> [YOUR OBJECTIVE]:
Return verbatim everything from the first line through the line that contains "rails, so that", and stop there.
*****
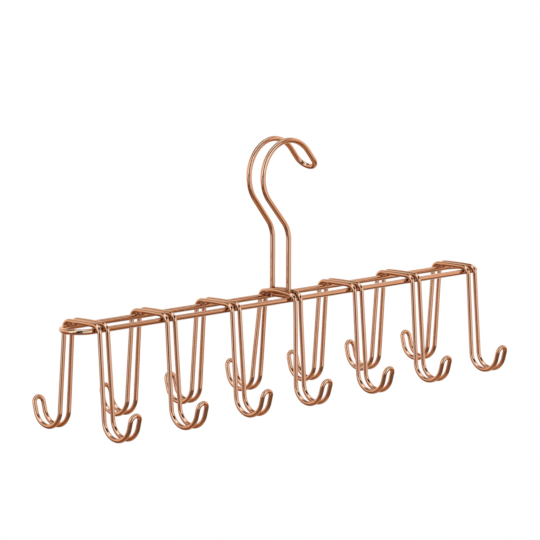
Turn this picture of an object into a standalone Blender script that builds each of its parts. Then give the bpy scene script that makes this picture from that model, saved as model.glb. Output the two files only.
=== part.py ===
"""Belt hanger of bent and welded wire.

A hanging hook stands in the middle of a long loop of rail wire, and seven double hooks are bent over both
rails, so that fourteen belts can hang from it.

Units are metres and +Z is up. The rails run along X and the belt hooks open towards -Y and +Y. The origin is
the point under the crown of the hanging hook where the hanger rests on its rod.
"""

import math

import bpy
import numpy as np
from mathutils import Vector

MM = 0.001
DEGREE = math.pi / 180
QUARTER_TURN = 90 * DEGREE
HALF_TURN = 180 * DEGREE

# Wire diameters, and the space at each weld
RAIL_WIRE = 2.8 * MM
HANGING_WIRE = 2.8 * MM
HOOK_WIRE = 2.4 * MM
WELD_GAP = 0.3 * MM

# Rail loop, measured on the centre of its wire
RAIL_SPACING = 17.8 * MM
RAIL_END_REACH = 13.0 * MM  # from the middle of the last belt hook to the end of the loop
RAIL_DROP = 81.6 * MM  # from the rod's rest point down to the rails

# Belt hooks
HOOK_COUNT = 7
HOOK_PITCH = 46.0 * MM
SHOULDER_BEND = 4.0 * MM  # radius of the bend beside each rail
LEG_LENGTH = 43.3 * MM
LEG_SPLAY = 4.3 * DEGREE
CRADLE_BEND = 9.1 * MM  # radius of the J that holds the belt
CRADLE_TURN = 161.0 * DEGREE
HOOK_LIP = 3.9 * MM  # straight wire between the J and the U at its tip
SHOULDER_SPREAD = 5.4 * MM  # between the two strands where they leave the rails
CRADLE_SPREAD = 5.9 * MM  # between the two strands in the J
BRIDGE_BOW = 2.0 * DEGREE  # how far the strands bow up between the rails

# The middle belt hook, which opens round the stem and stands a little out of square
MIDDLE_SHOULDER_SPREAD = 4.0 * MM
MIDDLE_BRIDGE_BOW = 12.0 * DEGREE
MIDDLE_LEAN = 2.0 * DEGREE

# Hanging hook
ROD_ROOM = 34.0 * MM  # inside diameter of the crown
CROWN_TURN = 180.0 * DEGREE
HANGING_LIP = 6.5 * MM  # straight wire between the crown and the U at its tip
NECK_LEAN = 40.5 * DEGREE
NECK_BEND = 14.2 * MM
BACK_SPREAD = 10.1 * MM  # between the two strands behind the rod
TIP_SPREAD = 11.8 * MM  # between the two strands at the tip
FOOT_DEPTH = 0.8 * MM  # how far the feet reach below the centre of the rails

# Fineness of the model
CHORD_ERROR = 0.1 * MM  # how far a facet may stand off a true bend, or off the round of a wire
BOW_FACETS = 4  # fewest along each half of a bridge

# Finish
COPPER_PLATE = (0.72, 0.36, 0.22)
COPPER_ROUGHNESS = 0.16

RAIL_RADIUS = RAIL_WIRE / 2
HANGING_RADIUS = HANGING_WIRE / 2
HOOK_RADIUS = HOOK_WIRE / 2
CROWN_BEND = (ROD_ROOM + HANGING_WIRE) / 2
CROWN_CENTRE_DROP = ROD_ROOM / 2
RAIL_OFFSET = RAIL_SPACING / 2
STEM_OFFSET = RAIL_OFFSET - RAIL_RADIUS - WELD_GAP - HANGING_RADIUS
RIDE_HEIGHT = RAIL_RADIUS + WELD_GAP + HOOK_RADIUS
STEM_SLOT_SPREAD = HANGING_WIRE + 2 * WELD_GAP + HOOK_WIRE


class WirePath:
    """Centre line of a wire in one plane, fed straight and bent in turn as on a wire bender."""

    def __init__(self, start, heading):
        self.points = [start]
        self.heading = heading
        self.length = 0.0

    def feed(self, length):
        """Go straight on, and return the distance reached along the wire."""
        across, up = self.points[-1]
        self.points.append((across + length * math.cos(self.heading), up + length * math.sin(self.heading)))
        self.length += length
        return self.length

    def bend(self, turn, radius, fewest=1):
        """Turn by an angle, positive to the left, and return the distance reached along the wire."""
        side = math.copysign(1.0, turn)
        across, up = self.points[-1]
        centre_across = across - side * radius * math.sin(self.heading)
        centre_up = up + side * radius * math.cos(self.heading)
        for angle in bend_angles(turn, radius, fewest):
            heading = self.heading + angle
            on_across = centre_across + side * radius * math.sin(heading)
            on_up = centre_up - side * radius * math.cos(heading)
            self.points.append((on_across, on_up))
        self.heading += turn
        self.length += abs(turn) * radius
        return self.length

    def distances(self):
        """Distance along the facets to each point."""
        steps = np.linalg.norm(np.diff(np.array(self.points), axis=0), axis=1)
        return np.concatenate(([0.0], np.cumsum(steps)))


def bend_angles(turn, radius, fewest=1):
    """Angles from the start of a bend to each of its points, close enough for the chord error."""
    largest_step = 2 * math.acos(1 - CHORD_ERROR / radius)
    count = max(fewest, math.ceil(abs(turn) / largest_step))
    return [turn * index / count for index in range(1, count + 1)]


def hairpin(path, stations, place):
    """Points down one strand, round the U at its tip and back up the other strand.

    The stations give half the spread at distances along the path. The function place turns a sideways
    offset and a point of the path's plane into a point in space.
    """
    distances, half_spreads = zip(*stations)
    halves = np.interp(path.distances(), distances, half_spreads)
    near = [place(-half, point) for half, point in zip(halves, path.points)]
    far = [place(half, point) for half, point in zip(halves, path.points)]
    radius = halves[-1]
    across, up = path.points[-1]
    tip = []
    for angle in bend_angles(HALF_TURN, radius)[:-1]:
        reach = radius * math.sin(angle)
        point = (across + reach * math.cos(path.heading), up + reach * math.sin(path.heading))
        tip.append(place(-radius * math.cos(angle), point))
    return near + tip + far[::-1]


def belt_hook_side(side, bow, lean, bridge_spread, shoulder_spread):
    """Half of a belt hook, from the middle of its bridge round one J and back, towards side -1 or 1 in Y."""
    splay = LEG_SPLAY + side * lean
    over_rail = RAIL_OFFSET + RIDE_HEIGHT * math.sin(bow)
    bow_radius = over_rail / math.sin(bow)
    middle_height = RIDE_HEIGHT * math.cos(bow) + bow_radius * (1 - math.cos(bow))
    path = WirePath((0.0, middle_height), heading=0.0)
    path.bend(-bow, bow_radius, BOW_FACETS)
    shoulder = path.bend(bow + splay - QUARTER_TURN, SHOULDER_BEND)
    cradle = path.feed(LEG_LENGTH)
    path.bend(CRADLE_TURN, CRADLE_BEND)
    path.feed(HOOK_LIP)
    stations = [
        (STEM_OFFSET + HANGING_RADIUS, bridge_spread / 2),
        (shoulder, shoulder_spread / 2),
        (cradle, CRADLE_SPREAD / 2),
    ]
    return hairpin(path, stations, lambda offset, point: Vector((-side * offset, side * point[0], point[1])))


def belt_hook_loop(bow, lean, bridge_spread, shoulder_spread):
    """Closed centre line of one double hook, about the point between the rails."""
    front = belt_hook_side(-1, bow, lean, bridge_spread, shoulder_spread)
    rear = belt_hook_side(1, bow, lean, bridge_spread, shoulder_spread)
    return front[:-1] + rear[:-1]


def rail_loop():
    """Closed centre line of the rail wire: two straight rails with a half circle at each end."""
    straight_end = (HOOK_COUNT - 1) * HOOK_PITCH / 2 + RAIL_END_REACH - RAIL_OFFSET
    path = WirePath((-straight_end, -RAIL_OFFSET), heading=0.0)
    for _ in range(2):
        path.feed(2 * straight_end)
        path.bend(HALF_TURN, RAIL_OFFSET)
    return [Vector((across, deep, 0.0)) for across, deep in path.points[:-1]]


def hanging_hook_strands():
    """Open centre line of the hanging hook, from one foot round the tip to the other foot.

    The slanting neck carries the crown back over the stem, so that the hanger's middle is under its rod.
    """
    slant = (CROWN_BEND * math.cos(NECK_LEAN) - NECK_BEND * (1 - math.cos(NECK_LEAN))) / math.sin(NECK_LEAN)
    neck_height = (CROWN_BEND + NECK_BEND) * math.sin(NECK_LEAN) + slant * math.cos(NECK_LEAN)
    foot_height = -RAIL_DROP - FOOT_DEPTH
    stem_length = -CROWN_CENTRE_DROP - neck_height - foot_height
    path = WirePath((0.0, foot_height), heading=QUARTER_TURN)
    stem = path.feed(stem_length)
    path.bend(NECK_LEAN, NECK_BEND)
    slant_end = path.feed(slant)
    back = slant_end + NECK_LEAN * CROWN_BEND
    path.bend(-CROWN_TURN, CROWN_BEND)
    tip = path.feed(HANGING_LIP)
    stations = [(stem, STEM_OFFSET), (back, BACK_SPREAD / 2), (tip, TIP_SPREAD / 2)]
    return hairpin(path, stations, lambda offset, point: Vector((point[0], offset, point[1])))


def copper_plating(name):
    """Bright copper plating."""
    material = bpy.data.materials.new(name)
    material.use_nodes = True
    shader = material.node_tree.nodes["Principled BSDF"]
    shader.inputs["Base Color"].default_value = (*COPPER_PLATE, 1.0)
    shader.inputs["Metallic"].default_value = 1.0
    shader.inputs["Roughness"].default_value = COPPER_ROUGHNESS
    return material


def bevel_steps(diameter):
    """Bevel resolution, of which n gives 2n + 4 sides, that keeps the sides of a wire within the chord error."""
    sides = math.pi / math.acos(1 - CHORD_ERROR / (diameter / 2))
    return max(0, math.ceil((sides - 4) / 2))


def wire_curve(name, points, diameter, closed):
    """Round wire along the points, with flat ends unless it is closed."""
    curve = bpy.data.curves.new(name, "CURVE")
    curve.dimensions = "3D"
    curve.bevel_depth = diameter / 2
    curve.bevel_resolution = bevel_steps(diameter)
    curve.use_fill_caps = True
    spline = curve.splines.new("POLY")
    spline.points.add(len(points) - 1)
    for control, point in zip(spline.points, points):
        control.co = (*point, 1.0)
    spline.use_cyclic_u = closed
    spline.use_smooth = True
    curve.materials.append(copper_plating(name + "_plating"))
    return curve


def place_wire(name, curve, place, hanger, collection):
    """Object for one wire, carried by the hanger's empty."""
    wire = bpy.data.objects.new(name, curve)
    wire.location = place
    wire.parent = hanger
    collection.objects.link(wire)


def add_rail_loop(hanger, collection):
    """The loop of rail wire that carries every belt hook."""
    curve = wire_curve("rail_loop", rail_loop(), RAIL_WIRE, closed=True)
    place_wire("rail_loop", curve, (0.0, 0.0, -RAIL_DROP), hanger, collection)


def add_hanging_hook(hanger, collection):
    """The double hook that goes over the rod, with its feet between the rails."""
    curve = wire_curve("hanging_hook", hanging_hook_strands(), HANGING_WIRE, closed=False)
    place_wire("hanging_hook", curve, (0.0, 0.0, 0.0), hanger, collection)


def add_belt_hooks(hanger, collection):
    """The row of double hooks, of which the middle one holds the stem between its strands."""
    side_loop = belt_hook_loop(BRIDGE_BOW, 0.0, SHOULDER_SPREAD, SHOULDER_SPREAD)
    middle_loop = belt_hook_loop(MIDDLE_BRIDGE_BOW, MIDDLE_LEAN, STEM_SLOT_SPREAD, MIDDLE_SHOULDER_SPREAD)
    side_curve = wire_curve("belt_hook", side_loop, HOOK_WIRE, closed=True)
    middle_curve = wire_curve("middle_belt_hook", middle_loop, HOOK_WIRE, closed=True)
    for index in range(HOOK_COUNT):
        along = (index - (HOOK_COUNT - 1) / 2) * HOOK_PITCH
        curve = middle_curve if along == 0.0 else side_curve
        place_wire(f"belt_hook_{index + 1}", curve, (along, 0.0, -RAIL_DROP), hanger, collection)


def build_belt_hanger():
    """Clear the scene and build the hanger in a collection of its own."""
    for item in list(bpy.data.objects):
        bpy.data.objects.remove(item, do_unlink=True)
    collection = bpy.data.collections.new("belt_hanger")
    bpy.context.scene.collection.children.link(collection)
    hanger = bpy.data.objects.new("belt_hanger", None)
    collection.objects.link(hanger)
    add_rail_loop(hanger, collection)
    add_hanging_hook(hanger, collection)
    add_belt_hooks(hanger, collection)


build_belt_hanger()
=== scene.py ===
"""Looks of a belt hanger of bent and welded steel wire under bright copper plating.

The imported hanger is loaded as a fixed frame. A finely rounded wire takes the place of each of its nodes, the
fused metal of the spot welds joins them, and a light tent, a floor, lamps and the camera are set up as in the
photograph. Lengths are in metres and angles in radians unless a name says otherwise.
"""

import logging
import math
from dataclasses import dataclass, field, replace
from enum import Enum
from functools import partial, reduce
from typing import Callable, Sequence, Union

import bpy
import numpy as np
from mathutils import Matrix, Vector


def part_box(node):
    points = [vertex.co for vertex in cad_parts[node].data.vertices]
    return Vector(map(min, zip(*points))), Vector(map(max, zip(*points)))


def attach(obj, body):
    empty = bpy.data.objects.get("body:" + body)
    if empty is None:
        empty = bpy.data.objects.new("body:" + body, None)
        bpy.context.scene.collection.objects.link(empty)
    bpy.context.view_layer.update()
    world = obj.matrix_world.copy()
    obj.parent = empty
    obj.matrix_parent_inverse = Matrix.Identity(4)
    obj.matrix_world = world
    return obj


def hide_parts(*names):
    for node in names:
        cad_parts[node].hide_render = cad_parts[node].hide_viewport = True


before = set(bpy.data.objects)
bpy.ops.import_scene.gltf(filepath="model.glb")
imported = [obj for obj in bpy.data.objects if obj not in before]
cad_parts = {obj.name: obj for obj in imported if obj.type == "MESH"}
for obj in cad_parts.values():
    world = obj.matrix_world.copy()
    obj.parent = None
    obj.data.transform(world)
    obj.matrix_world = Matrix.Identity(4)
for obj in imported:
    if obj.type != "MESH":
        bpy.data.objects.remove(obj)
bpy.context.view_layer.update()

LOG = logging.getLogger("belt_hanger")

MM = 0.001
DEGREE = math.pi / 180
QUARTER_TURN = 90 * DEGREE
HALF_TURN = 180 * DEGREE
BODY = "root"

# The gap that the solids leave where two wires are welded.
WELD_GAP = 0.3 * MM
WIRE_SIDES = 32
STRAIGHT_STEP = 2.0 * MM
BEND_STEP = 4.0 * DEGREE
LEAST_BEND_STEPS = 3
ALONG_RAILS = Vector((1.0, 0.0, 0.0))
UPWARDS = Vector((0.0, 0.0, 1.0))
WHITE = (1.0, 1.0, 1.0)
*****
> [TASK SOLUTION]:
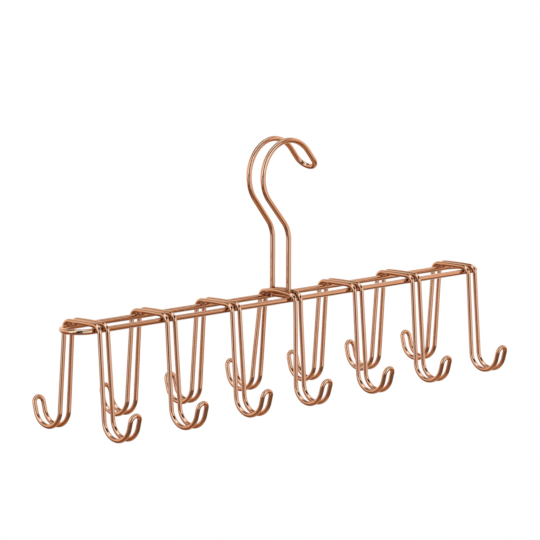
Turn this picture of an object into a standalone Blender script that builds each of its parts. Then give the bpy scene script that makes this picture from that model, saved as model.glb. Output the two files only.
=== part.py ===
"""Belt hanger of bent and welded wire.

A hanging hook stands in the middle of a long loop of rail wire, and seven double hooks are bent over both
rails, so that fourteen belts can hang from it.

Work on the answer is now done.